What you need to do: In the listing below, locate the line that contains "Reconstruct the object" and the line that contains "passage_diameter = 9.0". Restate word for word those two lines and every line between them, and nothing else.

╭──

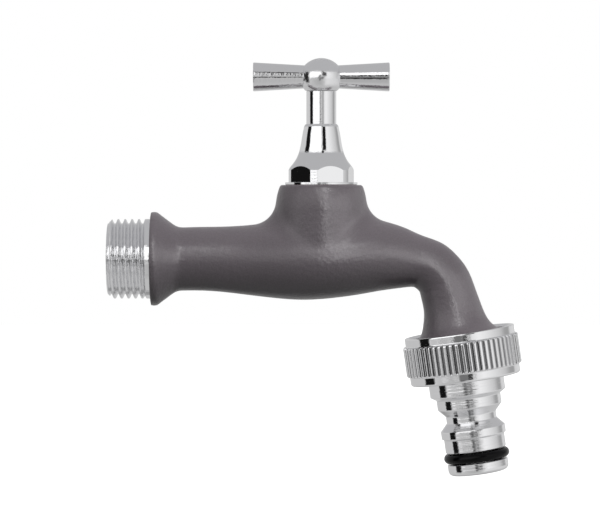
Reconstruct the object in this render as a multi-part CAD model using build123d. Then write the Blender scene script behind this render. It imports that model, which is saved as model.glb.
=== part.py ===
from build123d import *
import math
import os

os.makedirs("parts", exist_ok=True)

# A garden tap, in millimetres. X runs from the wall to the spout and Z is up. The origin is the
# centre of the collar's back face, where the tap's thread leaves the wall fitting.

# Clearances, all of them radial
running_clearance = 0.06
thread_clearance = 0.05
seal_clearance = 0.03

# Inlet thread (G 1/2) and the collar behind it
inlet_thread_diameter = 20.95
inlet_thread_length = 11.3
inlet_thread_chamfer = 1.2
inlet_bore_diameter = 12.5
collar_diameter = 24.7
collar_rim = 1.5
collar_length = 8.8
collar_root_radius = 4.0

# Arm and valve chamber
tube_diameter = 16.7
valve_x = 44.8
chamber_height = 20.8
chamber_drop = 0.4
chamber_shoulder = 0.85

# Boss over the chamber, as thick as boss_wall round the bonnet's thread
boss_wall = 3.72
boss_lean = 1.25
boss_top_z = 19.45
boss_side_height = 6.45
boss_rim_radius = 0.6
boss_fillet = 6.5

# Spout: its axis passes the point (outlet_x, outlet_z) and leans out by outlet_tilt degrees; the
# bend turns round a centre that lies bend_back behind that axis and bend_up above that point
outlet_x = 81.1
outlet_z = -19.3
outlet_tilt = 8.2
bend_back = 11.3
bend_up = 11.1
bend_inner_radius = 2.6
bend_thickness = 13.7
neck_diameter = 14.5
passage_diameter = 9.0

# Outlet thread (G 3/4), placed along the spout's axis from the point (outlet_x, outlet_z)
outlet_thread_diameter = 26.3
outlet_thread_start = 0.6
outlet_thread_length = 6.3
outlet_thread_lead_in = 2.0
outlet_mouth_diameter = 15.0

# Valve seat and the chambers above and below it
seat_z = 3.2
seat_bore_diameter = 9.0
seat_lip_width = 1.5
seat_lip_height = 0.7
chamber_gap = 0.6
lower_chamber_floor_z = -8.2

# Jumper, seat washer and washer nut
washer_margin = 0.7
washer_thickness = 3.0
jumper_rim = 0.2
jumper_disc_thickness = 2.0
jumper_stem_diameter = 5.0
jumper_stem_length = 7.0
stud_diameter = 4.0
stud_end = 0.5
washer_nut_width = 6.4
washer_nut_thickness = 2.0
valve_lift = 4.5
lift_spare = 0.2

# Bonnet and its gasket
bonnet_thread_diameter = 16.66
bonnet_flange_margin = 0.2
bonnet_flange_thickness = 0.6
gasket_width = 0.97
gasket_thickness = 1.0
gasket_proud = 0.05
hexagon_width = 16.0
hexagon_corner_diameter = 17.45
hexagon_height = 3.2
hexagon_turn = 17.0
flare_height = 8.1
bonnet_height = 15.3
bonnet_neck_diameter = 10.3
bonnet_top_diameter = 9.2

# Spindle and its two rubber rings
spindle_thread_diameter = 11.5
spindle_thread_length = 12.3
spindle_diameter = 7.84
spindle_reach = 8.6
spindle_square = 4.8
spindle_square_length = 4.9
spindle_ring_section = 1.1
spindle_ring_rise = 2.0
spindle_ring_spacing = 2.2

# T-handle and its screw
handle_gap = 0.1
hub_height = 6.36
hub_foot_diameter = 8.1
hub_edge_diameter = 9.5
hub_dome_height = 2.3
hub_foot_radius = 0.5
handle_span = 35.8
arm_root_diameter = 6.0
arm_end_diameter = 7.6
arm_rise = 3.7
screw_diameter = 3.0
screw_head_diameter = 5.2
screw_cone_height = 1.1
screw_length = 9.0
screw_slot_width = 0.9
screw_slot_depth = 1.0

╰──
╭──

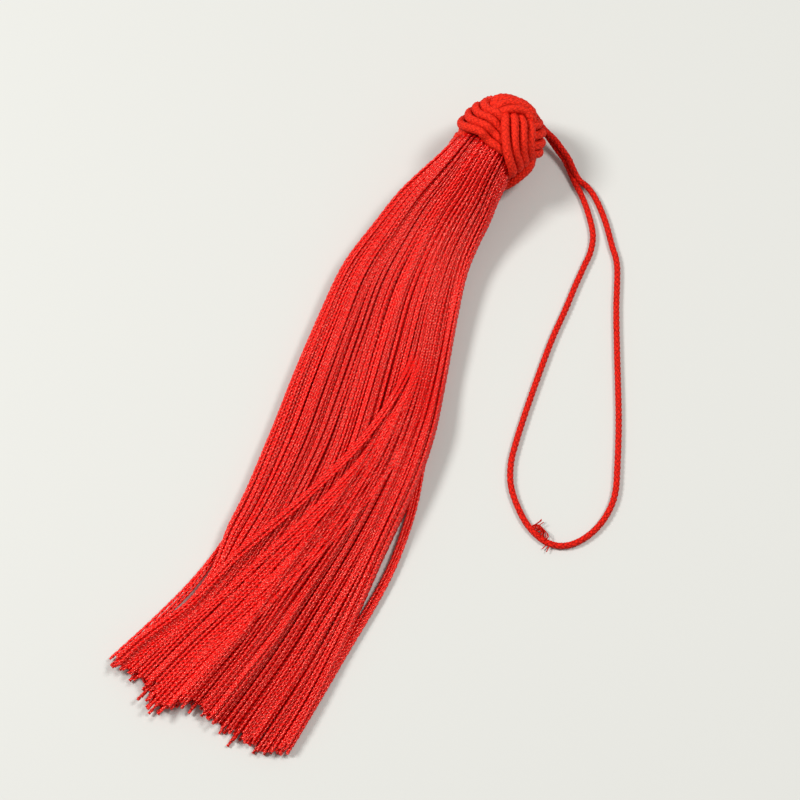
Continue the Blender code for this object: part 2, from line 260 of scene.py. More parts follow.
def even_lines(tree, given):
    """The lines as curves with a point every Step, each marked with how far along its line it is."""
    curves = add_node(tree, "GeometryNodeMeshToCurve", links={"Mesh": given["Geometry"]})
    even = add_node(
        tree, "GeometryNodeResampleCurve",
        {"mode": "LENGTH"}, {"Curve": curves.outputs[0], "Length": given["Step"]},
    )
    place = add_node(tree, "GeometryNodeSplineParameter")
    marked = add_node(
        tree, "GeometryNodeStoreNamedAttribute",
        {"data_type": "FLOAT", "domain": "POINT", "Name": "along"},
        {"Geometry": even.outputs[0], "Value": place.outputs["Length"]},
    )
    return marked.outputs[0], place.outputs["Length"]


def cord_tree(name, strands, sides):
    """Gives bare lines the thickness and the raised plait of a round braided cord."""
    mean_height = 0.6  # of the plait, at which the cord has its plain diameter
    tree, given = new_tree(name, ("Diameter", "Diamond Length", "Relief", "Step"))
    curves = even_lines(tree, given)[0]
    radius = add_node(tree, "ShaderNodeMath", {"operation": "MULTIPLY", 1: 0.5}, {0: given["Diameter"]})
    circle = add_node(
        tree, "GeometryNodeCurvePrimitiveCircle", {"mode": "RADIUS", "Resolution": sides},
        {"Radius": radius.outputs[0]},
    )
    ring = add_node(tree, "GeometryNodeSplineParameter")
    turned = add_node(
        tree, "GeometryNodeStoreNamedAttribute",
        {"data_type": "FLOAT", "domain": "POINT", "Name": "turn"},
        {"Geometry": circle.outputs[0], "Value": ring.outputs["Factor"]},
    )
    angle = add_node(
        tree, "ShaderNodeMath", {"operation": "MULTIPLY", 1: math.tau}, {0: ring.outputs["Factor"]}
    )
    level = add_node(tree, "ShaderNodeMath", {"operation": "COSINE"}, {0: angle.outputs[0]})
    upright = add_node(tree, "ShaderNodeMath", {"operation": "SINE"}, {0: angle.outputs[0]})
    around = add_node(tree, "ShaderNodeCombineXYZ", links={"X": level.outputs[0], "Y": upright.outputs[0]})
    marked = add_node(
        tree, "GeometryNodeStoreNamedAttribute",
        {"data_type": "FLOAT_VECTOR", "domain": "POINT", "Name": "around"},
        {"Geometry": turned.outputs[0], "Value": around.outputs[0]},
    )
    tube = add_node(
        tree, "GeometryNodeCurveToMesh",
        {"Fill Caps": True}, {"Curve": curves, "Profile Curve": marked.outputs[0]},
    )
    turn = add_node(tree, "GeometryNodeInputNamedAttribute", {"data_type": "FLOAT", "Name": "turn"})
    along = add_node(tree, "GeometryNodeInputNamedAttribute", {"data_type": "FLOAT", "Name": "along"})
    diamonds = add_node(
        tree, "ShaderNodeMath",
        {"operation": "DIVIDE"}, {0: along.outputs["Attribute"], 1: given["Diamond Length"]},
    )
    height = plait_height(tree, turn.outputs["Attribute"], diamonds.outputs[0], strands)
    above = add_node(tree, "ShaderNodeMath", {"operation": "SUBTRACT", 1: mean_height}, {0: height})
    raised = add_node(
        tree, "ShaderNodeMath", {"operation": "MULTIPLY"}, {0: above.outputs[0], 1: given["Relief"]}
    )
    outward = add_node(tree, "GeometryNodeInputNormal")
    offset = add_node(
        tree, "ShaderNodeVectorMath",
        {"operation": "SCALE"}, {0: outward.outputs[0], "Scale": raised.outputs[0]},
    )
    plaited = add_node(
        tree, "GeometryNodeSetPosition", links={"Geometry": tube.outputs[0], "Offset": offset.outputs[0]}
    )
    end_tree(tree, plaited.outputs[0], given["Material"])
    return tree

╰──

Response to the task:
Reconstruct the object in this render as a multi-part CAD model using build123d. Then write the Blender scene script behind this render. It imports that model, which is saved as model.glb.
=== part.py ===
from build123d import *
import math
import os

os.makedirs("parts", exist_ok=True)

# A garden tap, in millimetres. X runs from the wall to the spout and Z is up. The origin is the
# centre of the collar's back face, where the tap's thread leaves the wall fitting.

# Clearances, all of them radial
running_clearance = 0.06
thread_clearance = 0.05
seal_clearance = 0.03

# Inlet thread (G 1/2) and the collar behind it
inlet_thread_diameter = 20.95
inlet_thread_length = 11.3
inlet_thread_chamfer = 1.2
inlet_bore_diameter = 12.5
collar_diameter = 24.7
collar_rim = 1.5
collar_length = 8.8
collar_root_radius = 4.0

# Arm and valve chamber
tube_diameter = 16.7
valve_x = 44.8
chamber_height = 20.8
chamber_drop = 0.4
chamber_shoulder = 0.85

# Boss over the chamber, as thick as boss_wall round the bonnet's thread
boss_wall = 3.72
boss_lean = 1.25
boss_top_z = 19.45
boss_side_height = 6.45
boss_rim_radius = 0.6
boss_fillet = 6.5

# Spout: its axis passes the point (outlet_x, outlet_z) and leans out by outlet_tilt degrees; the
# bend turns round a centre that lies bend_back behind that axis and bend_up above that point
outlet_x = 81.1
outlet_z = -19.3
outlet_tilt = 8.2
bend_back = 11.3
bend_up = 11.1
bend_inner_radius = 2.6
bend_thickness = 13.7
neck_diameter = 14.5
passage_diameter = 9.0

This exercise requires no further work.